====== DATA SUPPLIED ======

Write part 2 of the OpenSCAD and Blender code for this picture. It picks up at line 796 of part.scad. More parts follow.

======
====== DATA SUPPLIED ======

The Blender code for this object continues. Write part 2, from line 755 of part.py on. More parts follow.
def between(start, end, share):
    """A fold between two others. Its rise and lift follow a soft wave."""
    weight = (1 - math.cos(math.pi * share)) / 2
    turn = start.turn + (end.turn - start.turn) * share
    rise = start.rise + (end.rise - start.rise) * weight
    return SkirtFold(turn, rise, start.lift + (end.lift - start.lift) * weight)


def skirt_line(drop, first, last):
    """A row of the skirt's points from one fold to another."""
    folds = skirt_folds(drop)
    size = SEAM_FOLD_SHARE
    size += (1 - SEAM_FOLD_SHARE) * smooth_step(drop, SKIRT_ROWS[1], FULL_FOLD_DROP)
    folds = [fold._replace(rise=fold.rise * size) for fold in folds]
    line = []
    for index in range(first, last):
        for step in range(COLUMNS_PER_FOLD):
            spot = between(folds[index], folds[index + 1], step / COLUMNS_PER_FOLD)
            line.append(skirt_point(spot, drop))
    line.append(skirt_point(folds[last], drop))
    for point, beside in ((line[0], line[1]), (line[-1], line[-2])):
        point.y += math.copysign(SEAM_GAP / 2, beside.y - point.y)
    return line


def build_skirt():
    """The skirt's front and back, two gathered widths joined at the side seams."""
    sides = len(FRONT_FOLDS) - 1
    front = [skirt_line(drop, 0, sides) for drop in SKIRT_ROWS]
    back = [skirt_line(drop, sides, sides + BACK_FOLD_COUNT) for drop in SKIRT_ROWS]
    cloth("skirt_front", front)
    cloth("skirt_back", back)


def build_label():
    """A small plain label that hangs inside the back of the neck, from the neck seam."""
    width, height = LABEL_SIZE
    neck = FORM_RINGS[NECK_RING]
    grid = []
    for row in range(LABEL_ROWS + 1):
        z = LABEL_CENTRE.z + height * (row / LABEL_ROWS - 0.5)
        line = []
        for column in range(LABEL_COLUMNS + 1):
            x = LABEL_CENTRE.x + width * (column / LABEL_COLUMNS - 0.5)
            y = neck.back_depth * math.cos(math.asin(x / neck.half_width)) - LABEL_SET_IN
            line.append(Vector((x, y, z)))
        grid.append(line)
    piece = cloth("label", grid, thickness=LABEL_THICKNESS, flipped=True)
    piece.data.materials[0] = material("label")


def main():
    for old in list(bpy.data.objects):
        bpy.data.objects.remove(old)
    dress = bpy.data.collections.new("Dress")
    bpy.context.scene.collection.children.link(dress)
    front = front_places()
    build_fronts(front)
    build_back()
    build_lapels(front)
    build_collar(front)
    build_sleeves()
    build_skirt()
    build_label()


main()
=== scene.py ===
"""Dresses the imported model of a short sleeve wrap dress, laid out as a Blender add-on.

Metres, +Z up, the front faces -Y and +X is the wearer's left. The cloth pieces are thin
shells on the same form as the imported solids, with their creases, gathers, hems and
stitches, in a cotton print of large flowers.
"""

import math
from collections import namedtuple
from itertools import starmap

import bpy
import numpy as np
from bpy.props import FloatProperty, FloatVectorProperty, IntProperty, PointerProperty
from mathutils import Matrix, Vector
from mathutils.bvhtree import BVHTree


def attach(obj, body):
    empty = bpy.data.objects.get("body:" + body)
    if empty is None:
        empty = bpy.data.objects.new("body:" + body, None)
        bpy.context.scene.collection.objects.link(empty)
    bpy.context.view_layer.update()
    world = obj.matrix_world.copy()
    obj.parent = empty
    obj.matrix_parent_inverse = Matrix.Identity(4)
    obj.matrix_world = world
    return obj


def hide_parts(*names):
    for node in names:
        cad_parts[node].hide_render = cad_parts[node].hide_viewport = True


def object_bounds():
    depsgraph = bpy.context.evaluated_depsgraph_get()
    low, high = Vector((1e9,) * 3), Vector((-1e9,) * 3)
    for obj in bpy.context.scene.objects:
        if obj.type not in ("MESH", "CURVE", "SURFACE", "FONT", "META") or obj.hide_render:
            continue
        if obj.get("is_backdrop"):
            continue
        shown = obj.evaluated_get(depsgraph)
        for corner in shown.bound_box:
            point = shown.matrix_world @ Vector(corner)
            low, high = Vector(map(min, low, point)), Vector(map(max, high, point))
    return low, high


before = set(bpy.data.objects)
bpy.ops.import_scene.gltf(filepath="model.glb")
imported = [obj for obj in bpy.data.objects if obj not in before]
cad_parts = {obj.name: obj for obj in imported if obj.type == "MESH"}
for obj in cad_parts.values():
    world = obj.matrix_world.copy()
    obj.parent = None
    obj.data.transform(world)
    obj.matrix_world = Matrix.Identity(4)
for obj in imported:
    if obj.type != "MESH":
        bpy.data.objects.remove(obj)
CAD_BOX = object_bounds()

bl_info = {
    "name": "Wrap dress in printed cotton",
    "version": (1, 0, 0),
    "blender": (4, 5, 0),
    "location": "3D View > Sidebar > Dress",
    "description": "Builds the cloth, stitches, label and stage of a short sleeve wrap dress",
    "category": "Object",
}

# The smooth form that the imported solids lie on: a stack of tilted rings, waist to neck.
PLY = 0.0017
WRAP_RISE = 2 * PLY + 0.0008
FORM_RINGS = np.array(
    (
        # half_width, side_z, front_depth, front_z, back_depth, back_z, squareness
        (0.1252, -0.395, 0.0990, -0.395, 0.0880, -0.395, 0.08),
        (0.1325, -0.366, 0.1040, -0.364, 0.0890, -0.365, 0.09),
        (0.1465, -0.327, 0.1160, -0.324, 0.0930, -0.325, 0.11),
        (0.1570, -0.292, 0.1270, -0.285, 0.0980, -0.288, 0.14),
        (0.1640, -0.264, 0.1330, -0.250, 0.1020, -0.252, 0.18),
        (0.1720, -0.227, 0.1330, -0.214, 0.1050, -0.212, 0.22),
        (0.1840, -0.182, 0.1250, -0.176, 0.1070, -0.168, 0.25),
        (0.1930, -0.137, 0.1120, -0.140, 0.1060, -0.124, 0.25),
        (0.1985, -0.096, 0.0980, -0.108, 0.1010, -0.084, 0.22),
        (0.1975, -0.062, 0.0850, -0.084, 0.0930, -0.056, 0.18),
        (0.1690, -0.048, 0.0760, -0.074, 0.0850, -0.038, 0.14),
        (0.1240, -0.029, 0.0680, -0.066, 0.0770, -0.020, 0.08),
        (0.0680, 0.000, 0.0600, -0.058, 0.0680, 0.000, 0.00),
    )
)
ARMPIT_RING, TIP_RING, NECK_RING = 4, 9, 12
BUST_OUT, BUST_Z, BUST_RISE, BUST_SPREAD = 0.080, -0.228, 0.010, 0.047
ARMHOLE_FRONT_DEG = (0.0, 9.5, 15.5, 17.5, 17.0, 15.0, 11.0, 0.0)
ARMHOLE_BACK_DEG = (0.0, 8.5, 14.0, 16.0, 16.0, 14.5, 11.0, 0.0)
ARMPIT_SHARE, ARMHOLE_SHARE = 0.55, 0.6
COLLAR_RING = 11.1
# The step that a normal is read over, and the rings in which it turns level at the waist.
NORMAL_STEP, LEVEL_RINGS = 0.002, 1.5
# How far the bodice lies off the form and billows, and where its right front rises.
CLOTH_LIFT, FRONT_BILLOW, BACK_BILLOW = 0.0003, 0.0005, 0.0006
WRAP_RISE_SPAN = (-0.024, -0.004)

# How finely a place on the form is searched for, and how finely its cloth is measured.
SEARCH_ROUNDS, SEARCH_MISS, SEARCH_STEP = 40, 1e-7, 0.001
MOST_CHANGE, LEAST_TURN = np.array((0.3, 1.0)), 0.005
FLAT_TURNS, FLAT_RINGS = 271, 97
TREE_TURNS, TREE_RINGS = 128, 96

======

PROBLEM STATEMENT: Only the lines from the one with "obj.matrix_parent_inverse = Matrix.Identity(4)" up to the one with "CAD_BOX = object_bounds()" should be repeated, both included, exactly as they appear.

RESPONSE:
    obj.matrix_parent_inverse = Matrix.Identity(4)
    obj.matrix_world = world
    return obj


def hide_parts(*names):
    for node in names:
        cad_parts[node].hide_render = cad_parts[node].hide_viewport = True


def object_bounds():
    depsgraph = bpy.context.evaluated_depsgraph_get()
    low, high = Vector((1e9,) * 3), Vector((-1e9,) * 3)
    for obj in bpy.context.scene.objects:
        if obj.type not in ("MESH", "CURVE", "SURFACE", "FONT", "META") or obj.hide_render:
            continue
        if obj.get("is_backdrop"):
            continue
        shown = obj.evaluated_get(depsgraph)
        for corner in shown.bound_box:
            point = shown.matrix_world @ Vector(corner)
            low, high = Vector(map(min, low, point)), Vector(map(max, high, point))
    return low, high


before = set(bpy.data.objects)
bpy.ops.import_scene.gltf(filepath="model.glb")
imported = [obj for obj in bpy.data.objects if obj not in before]
cad_parts = {obj.name: obj for obj in imported if obj.type == "MESH"}
for obj in cad_parts.values():
    world = obj.matrix_world.copy()
    obj.parent = None
    obj.data.transform(world)
    obj.matrix_world = Matrix.Identity(4)
for obj in imported:
    if obj.type != "MESH":
        bpy.data.objects.remove(obj)
CAD_BOX = object_bounds()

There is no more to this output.